Floyd Dell
Floyd Dell was an influential American editor, critic, novelist, and playwright who shaped early 20th-century literature and championed progressive social movements.
- Lived
- 1887–1969
- Nationality
- American
- Era
- Modernist
- Language
- English
- Notable works
- Little Accident
Floyd James Dell was a highly versatile and influential American man of letters during the first third of the twentieth century. Working as an editor, literary critic, novelist, playwright, and poet, Dell left a lasting imprint on the American literary landscape. In Chicago, he served as the editor of the nationally syndicated Friday Literary Review, a position from which he helped shape the careers and reception of numerous major American writers of the era.

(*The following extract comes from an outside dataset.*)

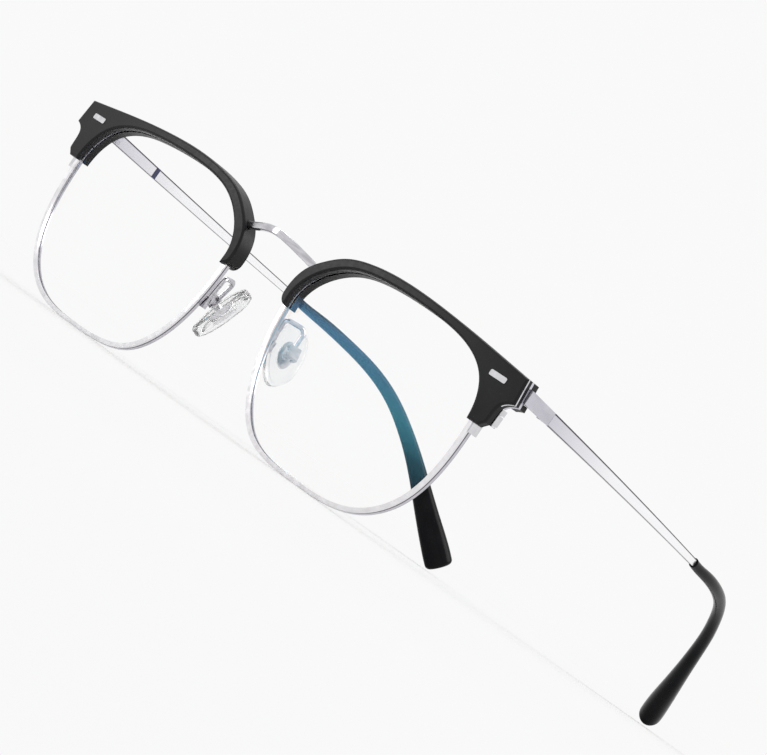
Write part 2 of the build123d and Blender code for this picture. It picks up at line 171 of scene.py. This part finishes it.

Dell later moved to New York City, where he became a central figure in the vibrant political and social movements of Greenwich Village during the 1910s and 1920s. He wrote extensively on controversial social issues of his day. As the editor of the prominent left-wing magazine The Masses, Dell's radical editorial stance and anti-war writings led to him being put on trial twice for publishing subversive literature.
Beyond his editorial and political work, Dell was a lifelong poet and a successful creative writer. He achieved commercial success as a best-selling novelist and playwright. His hit Broadway comedy, Little Accident (1928), became a major success and was subsequently adapted into a Hollywood motion picture, cementing his reputation as a versatile force in American culture.